In The Magazine

By Clyde Edgerton | June/July 2009 | 

Don't Blow It

The ugly story of mountaintop mining

I want to hear reasons for remov-ng the tops of mountains about as much as I want to hear reasons for removing my mama’s head. But reasons for mountaintop removal coal mining are out there, stated by coal company executives, lobbyists, politicians, preachers, dynamite executives, and some union members. You can hear them all across West Virginia, Kentucky, and increasingly down into Tennessee and Virginia. What you’ll hear is “jobs, the economy, energy, clean coal.” Words like that.

Now. You want to see what mountaintop removal looks like?

Get a strong telescope and look at the moon’s surface.

The last time I saw something like that was in 1970 when I was flying combat missions over Laos. Our aircraft were dropping hundreds of thousands of tons of bombs on four intersections of the Ho Chi Minh Trail. The bombed intersections were called Boxes A, B, C, and D. The idea was to remove jungle foliage so we could see, and then bomb, enemy trucks. Want to know what those boxes looked like?

Check out pictures of Appalachian mountains with their tops removed at ohvec.org.

Reasons for not removing mountaintops are presented, not only with facts and statistics, but with moving human stories in Something’s Rising: Appalachians Fighting Mountaintop Removal (University Press of Kentucky), by Silas House and Jason Howard, a book of transformative clarity and passion. I was astonished not only by this book’s message, but also by the creativity and elegance of its composition. The authors have arranged a presentation of sorts by many people, but it reads like a single powerful and clear river, flowing.

The business of coal mining atrocities is not well known. You’ve heard of the Exxon Valdez oil spill—a spill of more than eleven million gallons of oil off the coast of Alaska in 1989. Chances are you’ve not heard of the Martin County Sludge Spill of 2000. That’s when a Massey Energy impoundment (a valley with a dam) in Kentucky broke loose and sent 306 million gallons of poisonous coal sludge into surrounding rivers and valleys.

Reading this book could not only change your life by increasing the chances for saving millions of acres of the Appalachian South destined for merciless obliteration (the EPA estimates that 2,200 square miles of Appalachian forests will be cleared for mountaintop removal mining by 2012), but also by giving you insight into the soul of the people of Appalachia. The words of this book (all spoken by natives of Appalachia) clearly spring from an unspeakably beautiful land. People from other parts of our country can write and talk well—and with certain distinctions. But they can’t talk like these people—and especially at this time in their drive toward a necessary justice.

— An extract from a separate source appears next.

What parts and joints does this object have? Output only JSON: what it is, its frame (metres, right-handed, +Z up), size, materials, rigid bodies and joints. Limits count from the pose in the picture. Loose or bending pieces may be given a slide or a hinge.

I’ve been lucky to spend a good part of the past seven summers in Ashe County, North Carolina, which is just out of coal country, but well within the culture that encapsulates all of Appalachia. And I was recently living in a mountain cabin with my family and needed to put the electric service in my name. The mountain woman at the electric company on the other end of the phone line took my Social Security number, home address, and other information. Just as I was about to hang up, she said, “Would you do me a favor?”

“Sure.”

“Would you go outside and get a meter reading so we won’t have to send a truck up there? Save us a little money.”

Finding myself gleefully refreshed, I complied. That my conversation would not be apt to happen outside Appalachia tells you something about how its culture is unique—and speaks to what the rest of us have lost. There’s a feeling of trust and transcendent simplicity all through Appalachia—a feeling of home, of peace—a feeling that’s been preserved in part because mountains can keep communities and institutions and companies and sources of power from getting so big.

Haven’t we had enough of the power that comes from big coal companies, big tobacco companies, big health companies, big banks, big insurance companies? I think of watching my father, a tobacco farmer, slowly die from emphysema, a victim in part of the power of North Carolina tobacco companies to criminally cover up for so long the news of the destructive evil of tobacco—to criminally hide from him in his younger days the fact that smoking could kill him. So much of what is part of us as a nation has gotten too big and powerful for the good of many citizens.